Is the Fiesta worth £500 more than the Polo? Or can you use the Polo deal to chip £500 or more off the price of the Fiesta?
This is the way you should be thinking. It's not hard, is it?
Buying via a Broker
If you have no part-exchange this is usually the cheapest, most hassle-free way of buying new.
Brokers do the work for you, making deals with UK dealers that enable them to obtain volume discounts from manufacturers. Or they simply broker unsold stock. You can't always get every model in every colour via a broker. And discounts are always best for cars in stock.
But, I've seen as much as £10,500 off a new Mercedes SL, for example. Though maybe not the best colour. Often dealers have to shift stock and cancelled orders to make a quarterly target. And the best way to get them gone is to put them out via brokers.
On more ordinary cars, discounts of £2,000 - £5,000 are typical, particularly if the model is on run-out before a facelift or new model arrives in the showrooms.
But always the best way to save the most money is to be open-minded. Like shopping in a market, buy the best available at the lowest price rather than have a fixed idea of exactly what you want.
Try drivethedeal.com for great prices on loads of UK cars.
Importing or Buying from an Import Dealer
Unless the car is a very expensive model, importing yourself is not viable these days because British buyers have woken up and forced the true price of UK cars down to levels often below those in mainland Europe.
However, sometimes supersites like Motorpoint, Trade Sales and specialists like MotorProvider can manage to buy batches of European-supplied cars destined for other markets that are cheaper.
Just make sure you check exactly what warranty the car comes with and how long that warranty has to run.
And be aware that when you come to sell your import, no one will give you as much for it as for a UK supplied car.
What Sort Of Car?
Think very carefully about what you really need and whether you will be able to afford the running expenses of the type of car you choose. There is no point in a 2+2 if it's your only car and you have two teenage children 6' tall and still growing. Equally, there's no point in buying more car than you need. If you've only got two kids, do you really need a huge SUV that's going to cost lots in tax?
On the other hand a car is a pleasure and a statement, so if that's what you want and you don't mind spending the money, go for it.
SUVs are all the rage these days, mainly because they're perceived to cope well with road humps. A petrol-engined version will cost you at least 30% more in fuel than a diesel. Yet a diesel may be much more expensive to maintain. And is the expense of maintaining a four-wheel-drive justified by not having to slow down so much before running over a sleeping policeman? Some SUVs are only part-time 4x4s. Some are available with two-wheel drive only.
Then again, if you've got six kids, do you go for a 7-seater or an MPV 4x4? Check the way the seats fold first. On some, the rearmost seats are a single bench, so you can't fold one of them away to create more luggage capacity when travelling six-up.
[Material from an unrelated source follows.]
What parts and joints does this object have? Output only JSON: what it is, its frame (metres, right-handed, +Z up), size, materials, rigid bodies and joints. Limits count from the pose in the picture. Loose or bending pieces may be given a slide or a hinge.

What Make and Model Of Car?
Britain is probably the most car-snobbish country in the world. This is both a burden and a benefit. It always costs more to 'buy into' a prestige brand. But after three years you may end up no worse off. You'll have enjoyed the enhanced status the car has bestowed upon you. It will be much easier to sell. And when you do the sums you could find it cost you less than a run-of-the-mill motor.
A typical example of this is the FIAT 500, five-year-old examples of which lost only £4,000 of their original price in six years.